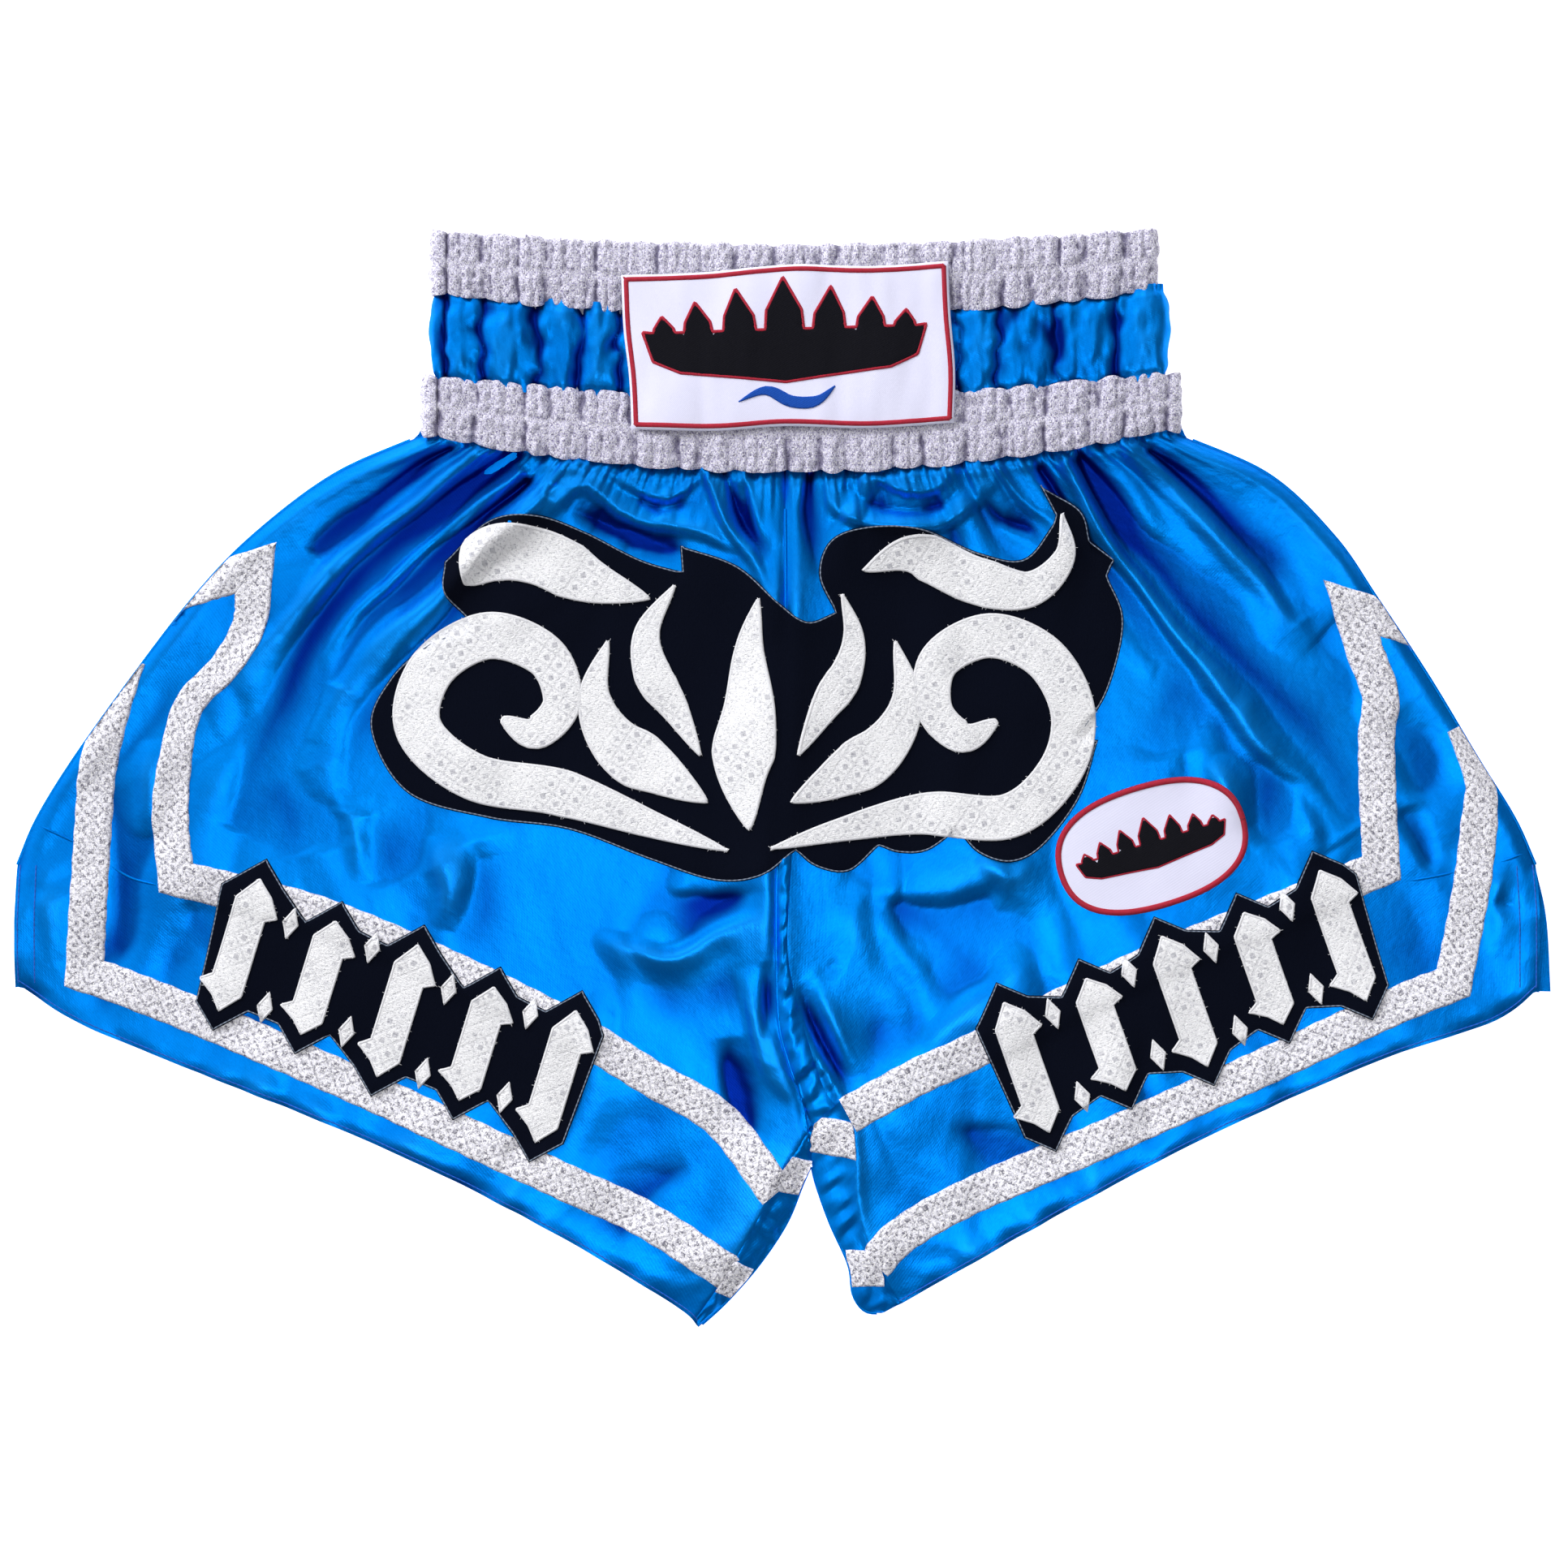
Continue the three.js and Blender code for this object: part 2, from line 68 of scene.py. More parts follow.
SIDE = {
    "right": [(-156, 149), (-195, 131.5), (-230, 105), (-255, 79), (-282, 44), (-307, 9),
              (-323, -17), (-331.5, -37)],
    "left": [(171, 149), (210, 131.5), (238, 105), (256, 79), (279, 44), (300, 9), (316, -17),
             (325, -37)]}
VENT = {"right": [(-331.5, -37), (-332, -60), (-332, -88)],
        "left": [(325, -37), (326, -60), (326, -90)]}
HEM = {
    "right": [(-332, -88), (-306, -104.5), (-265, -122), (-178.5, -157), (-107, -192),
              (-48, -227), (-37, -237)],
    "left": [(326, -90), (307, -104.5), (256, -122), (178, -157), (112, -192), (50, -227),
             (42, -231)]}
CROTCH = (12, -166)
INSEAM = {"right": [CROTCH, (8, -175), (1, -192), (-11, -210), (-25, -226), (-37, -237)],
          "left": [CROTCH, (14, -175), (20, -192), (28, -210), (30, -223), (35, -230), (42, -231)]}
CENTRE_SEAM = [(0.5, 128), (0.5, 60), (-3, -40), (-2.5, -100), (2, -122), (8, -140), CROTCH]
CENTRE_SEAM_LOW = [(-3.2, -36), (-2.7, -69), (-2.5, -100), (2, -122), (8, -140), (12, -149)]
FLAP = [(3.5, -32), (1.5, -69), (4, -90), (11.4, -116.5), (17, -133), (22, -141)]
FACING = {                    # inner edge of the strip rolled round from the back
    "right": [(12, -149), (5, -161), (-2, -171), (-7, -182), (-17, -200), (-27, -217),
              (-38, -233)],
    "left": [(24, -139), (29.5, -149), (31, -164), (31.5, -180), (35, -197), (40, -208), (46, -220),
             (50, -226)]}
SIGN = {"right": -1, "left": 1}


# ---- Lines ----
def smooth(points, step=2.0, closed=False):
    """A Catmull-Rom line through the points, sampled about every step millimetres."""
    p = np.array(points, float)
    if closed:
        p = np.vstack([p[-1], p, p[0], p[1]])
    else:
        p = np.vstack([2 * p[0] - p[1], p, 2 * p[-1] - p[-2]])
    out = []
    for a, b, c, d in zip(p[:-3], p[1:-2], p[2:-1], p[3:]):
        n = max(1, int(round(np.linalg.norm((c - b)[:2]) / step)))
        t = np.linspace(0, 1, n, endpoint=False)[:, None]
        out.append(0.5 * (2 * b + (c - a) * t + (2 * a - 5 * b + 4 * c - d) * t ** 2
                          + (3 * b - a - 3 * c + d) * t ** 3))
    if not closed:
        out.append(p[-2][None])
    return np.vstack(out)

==

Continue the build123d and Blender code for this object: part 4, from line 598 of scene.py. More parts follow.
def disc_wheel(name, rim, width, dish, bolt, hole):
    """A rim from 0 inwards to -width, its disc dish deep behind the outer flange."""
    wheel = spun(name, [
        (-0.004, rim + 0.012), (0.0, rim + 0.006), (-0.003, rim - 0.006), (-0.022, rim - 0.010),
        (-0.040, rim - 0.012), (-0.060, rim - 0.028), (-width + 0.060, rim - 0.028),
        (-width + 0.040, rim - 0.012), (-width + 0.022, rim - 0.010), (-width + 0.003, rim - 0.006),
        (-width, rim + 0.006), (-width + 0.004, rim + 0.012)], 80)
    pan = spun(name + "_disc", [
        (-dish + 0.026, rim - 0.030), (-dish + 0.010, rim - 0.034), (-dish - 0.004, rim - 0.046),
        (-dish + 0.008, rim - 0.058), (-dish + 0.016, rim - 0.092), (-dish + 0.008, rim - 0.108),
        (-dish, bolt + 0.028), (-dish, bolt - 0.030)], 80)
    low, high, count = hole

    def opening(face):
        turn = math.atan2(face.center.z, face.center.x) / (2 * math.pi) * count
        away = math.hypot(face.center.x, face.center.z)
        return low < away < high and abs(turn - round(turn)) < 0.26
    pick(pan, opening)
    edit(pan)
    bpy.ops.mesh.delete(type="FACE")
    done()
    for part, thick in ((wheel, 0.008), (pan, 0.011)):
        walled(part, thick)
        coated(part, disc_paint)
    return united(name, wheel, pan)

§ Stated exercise
Your task is to gather all lines from the entries above that hold the word "Blender".

§ The reply
Continue the three.js and Blender code for this object: part 2, from line 68 of scene.py. More parts follow.
Continue the build123d and Blender code for this object: part 4, from line 598 of scene.py. More parts follow.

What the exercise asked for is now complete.